2228 Kettner Boulevard, Little Italy

Perennial favorite on best-restaurant lists nationwide, Juniper & Ivy continues its tradition of whimsical takes on classic American cuisine, updating them almost daily to take advantage of seasonal fruits and vegetables. The complimentary amuse bouche, a delightful take on a classic deviled egg, pairs a crisp meringue egg white with truffled egg yolk mousse in a bite sized treat. Spicy tuna hand rolls get a refreshing update by swapping out the usual nori wrap with an herbaceous perilla leaf.
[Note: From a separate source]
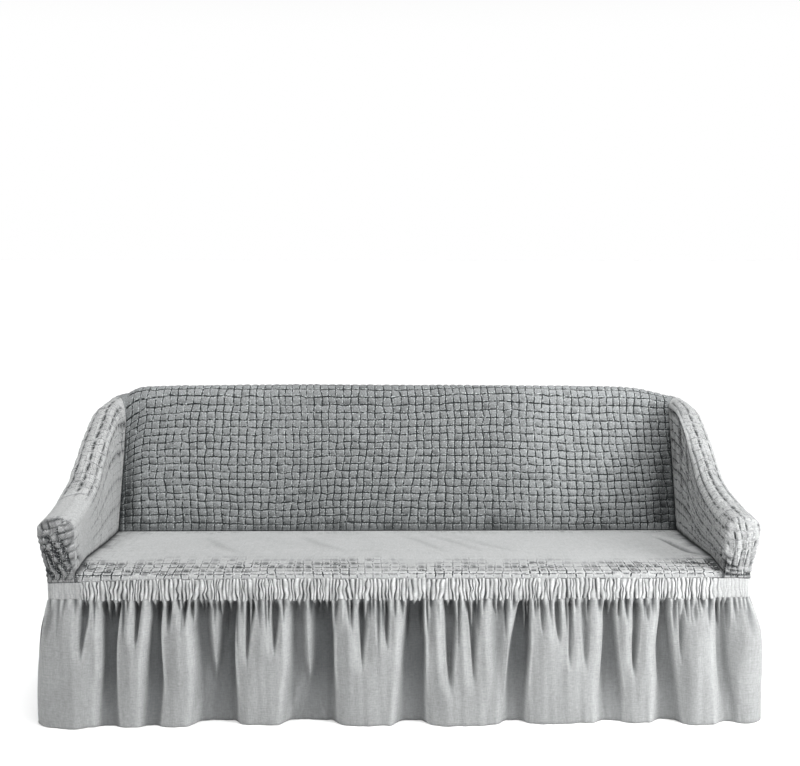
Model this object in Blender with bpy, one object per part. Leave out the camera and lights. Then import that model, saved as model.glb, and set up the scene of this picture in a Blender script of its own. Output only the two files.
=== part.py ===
"""Fitted slipcover for a three-seat sofa: crinkled stretch panels, a shirred band and a gathered skirt.

Metres, +Z up. X runs along the sofa, Y from its front to its back, and the hem lies at Z = 0.
The cover is hollow: every panel is one sheet of cloth, in the shape that it takes on the sofa.
"""

import math
from collections import namedtuple

import bmesh
import bpy

# ---- Driving dimensions -------------------------------------------------------------------

HALF_LENGTH = 1.026      # half the length of the shirred band, along X
FRONT = -0.440           # plane of the seat front and the band
REAR = 0.420             # plane of the foot of the outside back
FRONT_CORNER = 0.020     # plan radii of the band
REAR_CORNER = 0.090
SHIRRING_FOOT = 0.370    # height of the seam between band and skirt
CRINKLE = 0.002          # thickness of the crinkled cloth
PLAIN = 0.0018           # thickness of the skirt's plain cloth
SEAM_GAP = 0.0003        # each edge stands this far back from its seam
SAME_POINT = 0.00002     # vertices nearer than this are one

CREASE_Y = 0.160         # where the inside back meets the seat
CREASE_HALF = 0.940      # half the seat's length there
PIVOT_X = 0.925          # where the inside back, the arm and the top of the wing meet
PIVOT_Y = 0.262
PIVOT_HEIGHT = {-1: 0.785, 1: 0.830}

BACK_APEX_Y = 0.320      # highest line of the back
BACK_SHOULDER_Y = 0.412  # where the outside back starts to fall straight
BACK_ROLL = 0.070        # height of the rounding behind the apex
BACK_BULGE = 0.014       # the inside back swells forward by this much
ARM_ROLL = 0.030         # height of the rounding outside the arm's apex
ARM_APEX_SHARE = 0.45    # place of the apex between the arm's inner and outer edges
ARM_FRONT_ROUND = 0.016  # rounding between the arm's sides and its front face
ARM_FRONT_BULGE = 0.010
ARM_FRONT_CORE = 0.040   # the front face's centre line ends this far below its top
INNER_ROLL = 0.035       # height of the rounding inside the arm's apex, along its front half
WING_CORNER = 0.075      # plan radius of the rear corner at shoulder height
SEAT_FRONT_ROLL = 0.020
SEAT_FRONT_LIP = 0.004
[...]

I can never resist ordering the off-the-menu In-N-Haute Burger, made from a custom blend of ground short rib, brisket, chuck, and dry aged beef fat, and, like its In-N-Out namesake, the mustard is grilled right into the patties. Crowned with American cheese, grilled onions, bread, and butter pickles and a house-made sauce on a brioche bun, it captures the best elements of the Double Double. Golden brown, crisp, thrice-cooked fries come alongside. When it’s time for dessert, I always resolve to order something different, but in the end, it’s always the Yodel, a long cylinder of devil’s food cake, white chocolate and hazelnut brittle that yields invitingly under a warm pour of thick chocolate sauce.